In 2011, the state began to develop Materials Management in Oregon: 2050 Vision and Framework for Action. From 2013 to 2015, Oregon developed legislation to begin working toward the vision.
Forty percent of the food produced in the U.S. or imported into the country is wasted, the EPA says. If that food was grown on one farm, Blatt said, it would be larger than New Mexico.
The Oregon DEQ uses the solid waste hierarchy that its 2050 vision is based on for wasted food as well, with waste reduction being the top priority, followed by feeding the hungry, feeding animals, industrial uses, anaerobic digestion, composting and incineration or landfill. (See the graphic.)
The Oregon DEQ says source reduction reduces carbon dioxide (CO2) equivalent emissions per ton of food by 3.66 metric tons, while combustion results in a savings of 0.14 metric tons of CO2 equivalent per ton of food; compost, 0.18; and anaerobic digestion, 0.06. Landfill, however, produces 0.54 metric tons of CO2 equivalent per ton of food.
“We should be telling people to eat their portion, share if they can’t finish, then compost the unwanted food,” Blatt said. “Not immediately compost the food they don’t eat.”
The DEQ’s goals are to reduce uneaten wasted food by 15 percent in 2025 and by 40 percent by 2050, thereby reducing GHG emissions, water and energy use and wasted resources.
In the next five years, nine projects will take priority to meet these goals. Several of the projects focus on research, including a GHG measurement study; education and food rescue; date labeling in grocery stores; an analysis of prevention practices; economics of wasted food reduction; and packaging impacts.

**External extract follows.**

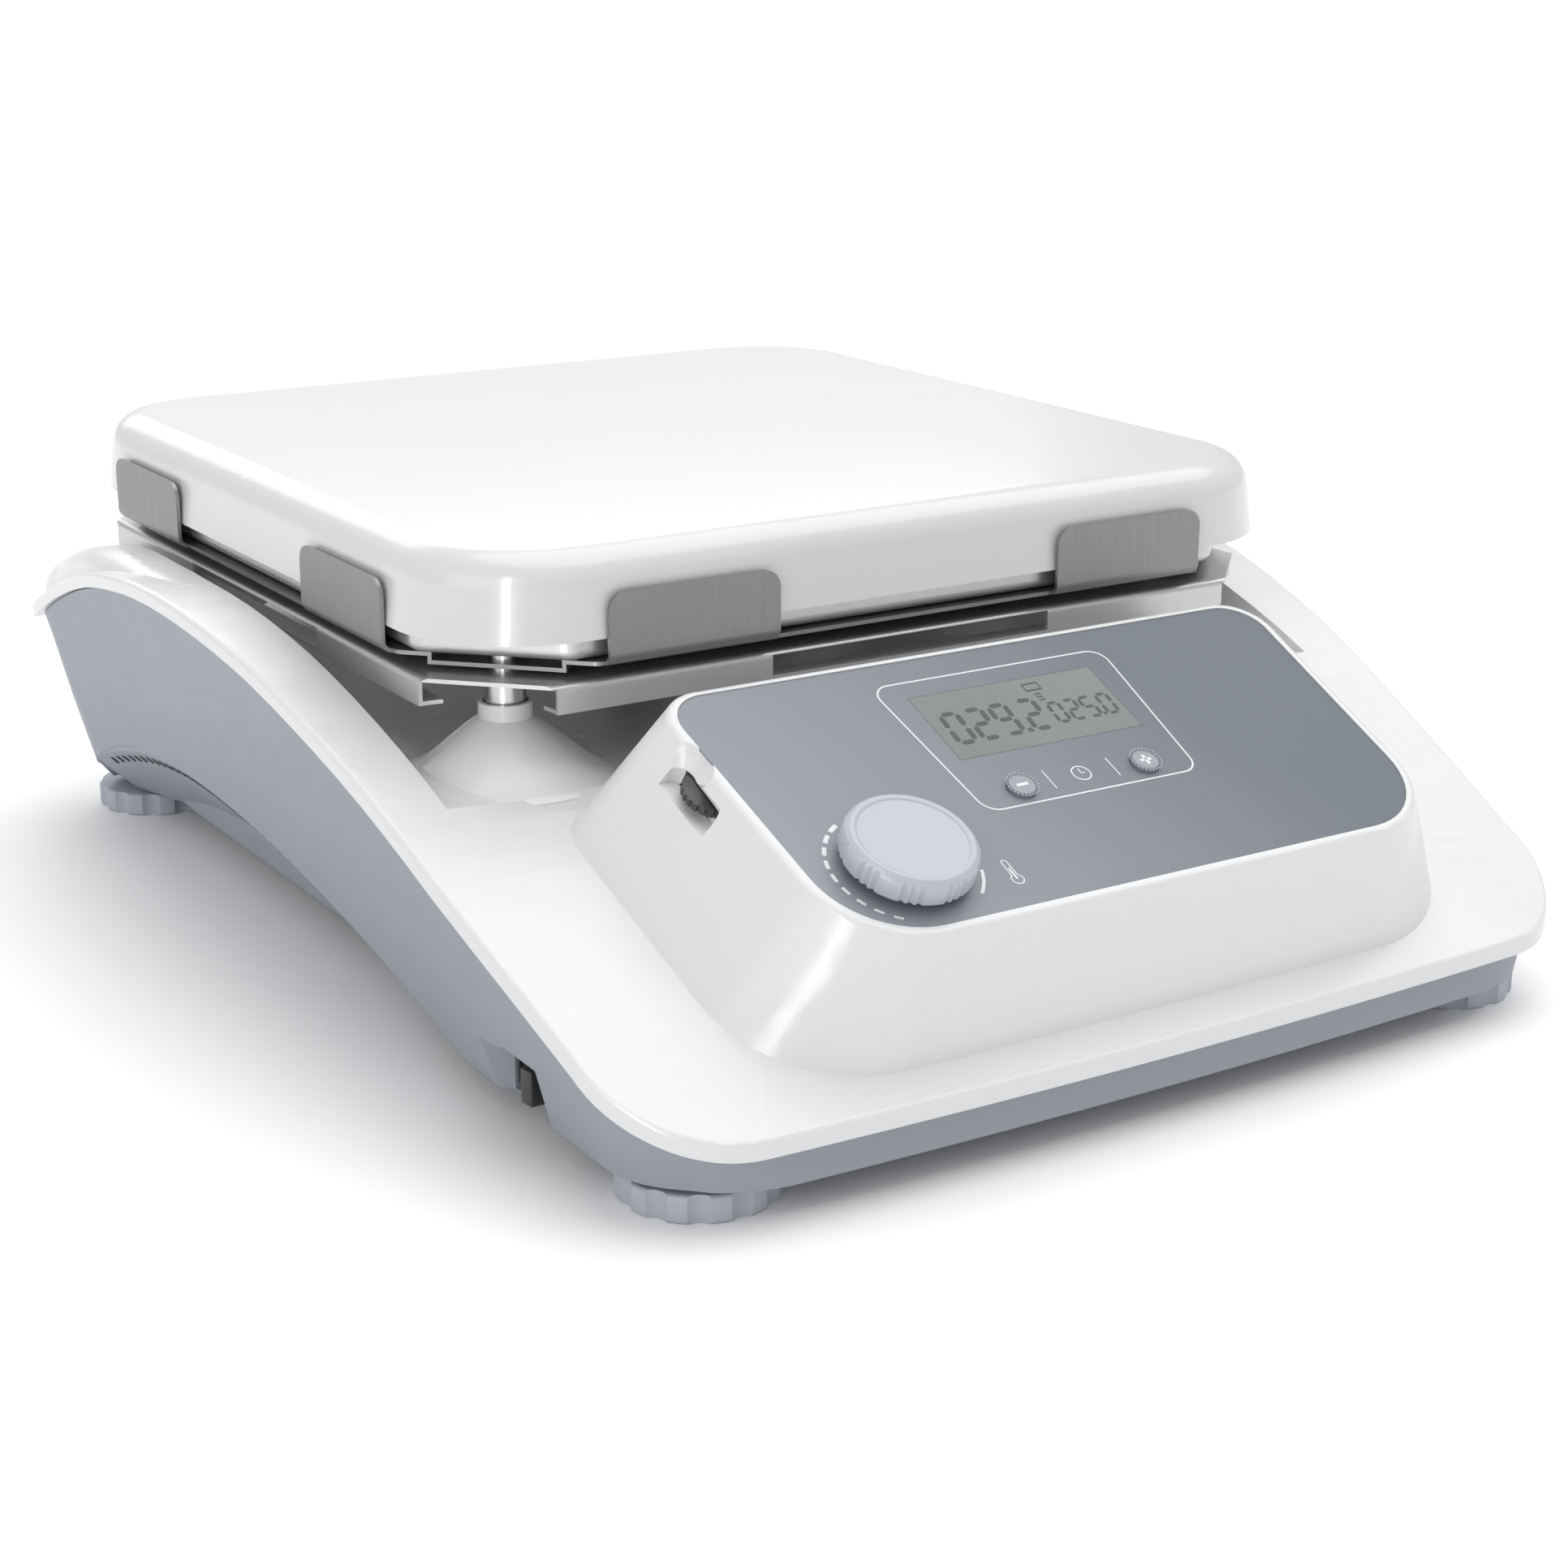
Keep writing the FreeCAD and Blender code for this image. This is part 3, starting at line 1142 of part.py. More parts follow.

The other projects, Blatt said, use a ground test approach to build on the research and include best commercial practices, community and commercial educational campaigns and piloting a new strategy for wasted food in school kitchens.
The Oregon DEQ also plans to partner with the Pacific Coast Collaborative, a community of government leaders from several jurisdictions along the Pacific Coast that is working against climate change, to further its waste reduction goals.